:: DATASET CONTENT ::

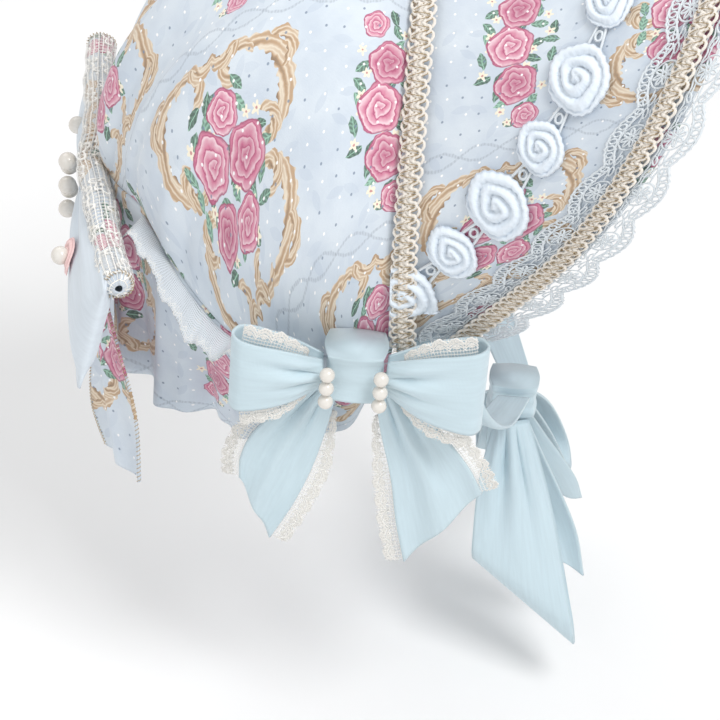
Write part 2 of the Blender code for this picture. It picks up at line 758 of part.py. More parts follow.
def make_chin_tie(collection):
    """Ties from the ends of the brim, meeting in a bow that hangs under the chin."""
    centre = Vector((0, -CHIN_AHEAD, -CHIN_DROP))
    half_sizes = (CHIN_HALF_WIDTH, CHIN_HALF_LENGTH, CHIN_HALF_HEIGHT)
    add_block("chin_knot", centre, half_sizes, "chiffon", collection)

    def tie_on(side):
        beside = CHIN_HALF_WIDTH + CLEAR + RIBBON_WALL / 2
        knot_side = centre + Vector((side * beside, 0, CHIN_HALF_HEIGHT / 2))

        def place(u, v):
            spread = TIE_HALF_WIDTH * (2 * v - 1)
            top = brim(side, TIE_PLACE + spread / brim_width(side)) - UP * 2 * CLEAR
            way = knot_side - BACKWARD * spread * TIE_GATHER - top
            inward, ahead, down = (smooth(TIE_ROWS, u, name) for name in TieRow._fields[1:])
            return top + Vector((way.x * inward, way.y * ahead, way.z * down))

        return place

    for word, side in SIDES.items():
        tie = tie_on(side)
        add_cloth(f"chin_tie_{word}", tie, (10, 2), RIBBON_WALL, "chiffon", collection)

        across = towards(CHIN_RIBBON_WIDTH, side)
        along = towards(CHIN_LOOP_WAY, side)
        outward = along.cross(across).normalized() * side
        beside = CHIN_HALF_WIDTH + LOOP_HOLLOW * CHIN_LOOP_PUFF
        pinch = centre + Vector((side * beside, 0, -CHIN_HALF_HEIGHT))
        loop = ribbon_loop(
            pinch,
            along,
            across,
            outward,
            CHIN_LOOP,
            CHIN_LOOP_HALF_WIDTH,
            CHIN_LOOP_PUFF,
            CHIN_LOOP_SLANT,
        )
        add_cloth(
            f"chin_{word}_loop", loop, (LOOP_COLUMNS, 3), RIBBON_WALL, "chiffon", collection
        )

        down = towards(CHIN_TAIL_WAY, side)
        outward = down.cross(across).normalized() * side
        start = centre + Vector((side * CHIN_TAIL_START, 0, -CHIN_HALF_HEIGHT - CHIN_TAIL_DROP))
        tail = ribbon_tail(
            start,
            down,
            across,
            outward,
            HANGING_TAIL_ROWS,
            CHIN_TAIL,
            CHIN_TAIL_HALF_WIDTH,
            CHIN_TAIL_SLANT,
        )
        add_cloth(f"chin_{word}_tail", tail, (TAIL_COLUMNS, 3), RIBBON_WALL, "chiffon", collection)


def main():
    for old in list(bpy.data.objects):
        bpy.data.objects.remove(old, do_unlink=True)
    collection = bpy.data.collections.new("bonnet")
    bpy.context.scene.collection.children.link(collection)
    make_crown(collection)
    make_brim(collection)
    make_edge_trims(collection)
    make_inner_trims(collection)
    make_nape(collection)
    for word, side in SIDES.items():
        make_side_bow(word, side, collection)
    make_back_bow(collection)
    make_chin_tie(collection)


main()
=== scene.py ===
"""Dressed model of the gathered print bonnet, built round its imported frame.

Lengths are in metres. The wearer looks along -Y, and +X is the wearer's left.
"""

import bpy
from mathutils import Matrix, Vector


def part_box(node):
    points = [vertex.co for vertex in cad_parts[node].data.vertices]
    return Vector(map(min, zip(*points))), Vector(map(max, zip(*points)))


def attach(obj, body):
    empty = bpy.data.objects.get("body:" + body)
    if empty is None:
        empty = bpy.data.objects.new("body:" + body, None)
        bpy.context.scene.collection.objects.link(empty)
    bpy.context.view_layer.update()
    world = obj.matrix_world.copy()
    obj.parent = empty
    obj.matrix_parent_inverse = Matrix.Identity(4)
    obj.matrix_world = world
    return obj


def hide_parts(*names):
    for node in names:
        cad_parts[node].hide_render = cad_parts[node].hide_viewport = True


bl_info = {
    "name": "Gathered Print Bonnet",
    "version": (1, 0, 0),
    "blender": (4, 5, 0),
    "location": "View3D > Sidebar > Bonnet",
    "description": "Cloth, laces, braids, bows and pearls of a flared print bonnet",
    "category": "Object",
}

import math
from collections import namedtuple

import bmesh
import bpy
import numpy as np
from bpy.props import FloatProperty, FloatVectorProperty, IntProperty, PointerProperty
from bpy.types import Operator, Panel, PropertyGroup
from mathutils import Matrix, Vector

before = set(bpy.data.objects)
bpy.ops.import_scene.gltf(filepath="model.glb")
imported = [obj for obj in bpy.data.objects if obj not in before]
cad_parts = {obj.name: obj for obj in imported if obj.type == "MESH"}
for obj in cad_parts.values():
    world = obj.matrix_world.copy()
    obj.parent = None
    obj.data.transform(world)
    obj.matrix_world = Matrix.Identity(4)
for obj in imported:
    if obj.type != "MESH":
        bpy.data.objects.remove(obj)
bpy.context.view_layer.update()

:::

[PROMPT] In the listing above, locate the line containing "down = towards(CHIN_TAIL_WAY, side)" and the line containing "cad_parts[node].hide_render = cad_parts[node].hide_viewport", then transcribe both and every line between them verbatim.

[SOLUTION FOR THIS EXERCISE]
        down = towards(CHIN_TAIL_WAY, side)
        outward = down.cross(across).normalized() * side
        start = centre + Vector((side * CHIN_TAIL_START, 0, -CHIN_HALF_HEIGHT - CHIN_TAIL_DROP))
        tail = ribbon_tail(
            start,
            down,
            across,
            outward,
            HANGING_TAIL_ROWS,
            CHIN_TAIL,
            CHIN_TAIL_HALF_WIDTH,
            CHIN_TAIL_SLANT,
        )
        add_cloth(f"chin_{word}_tail", tail, (TAIL_COLUMNS, 3), RIBBON_WALL, "chiffon", collection)


def main():
    for old in list(bpy.data.objects):
        bpy.data.objects.remove(old, do_unlink=True)
    collection = bpy.data.collections.new("bonnet")
    bpy.context.scene.collection.children.link(collection)
    make_crown(collection)
    make_brim(collection)
    make_edge_trims(collection)
    make_inner_trims(collection)
    make_nape(collection)
    for word, side in SIDES.items():
        make_side_bow(word, side, collection)
    make_back_bow(collection)
    make_chin_tie(collection)


main()
=== scene.py ===
"""Dressed model of the gathered print bonnet, built round its imported frame.

Lengths are in metres. The wearer looks along -Y, and +X is the wearer's left.
"""

import bpy
from mathutils import Matrix, Vector


def part_box(node):
    points = [vertex.co for vertex in cad_parts[node].data.vertices]
    return Vector(map(min, zip(*points))), Vector(map(max, zip(*points)))


def attach(obj, body):
    empty = bpy.data.objects.get("body:" + body)
    if empty is None:
        empty = bpy.data.objects.new("body:" + body, None)
        bpy.context.scene.collection.objects.link(empty)
    bpy.context.view_layer.update()
    world = obj.matrix_world.copy()
    obj.parent = empty
    obj.matrix_parent_inverse = Matrix.Identity(4)
    obj.matrix_world = world
    return obj


def hide_parts(*names):
    for node in names:
        cad_parts[node].hide_render = cad_parts[node].hide_viewport = True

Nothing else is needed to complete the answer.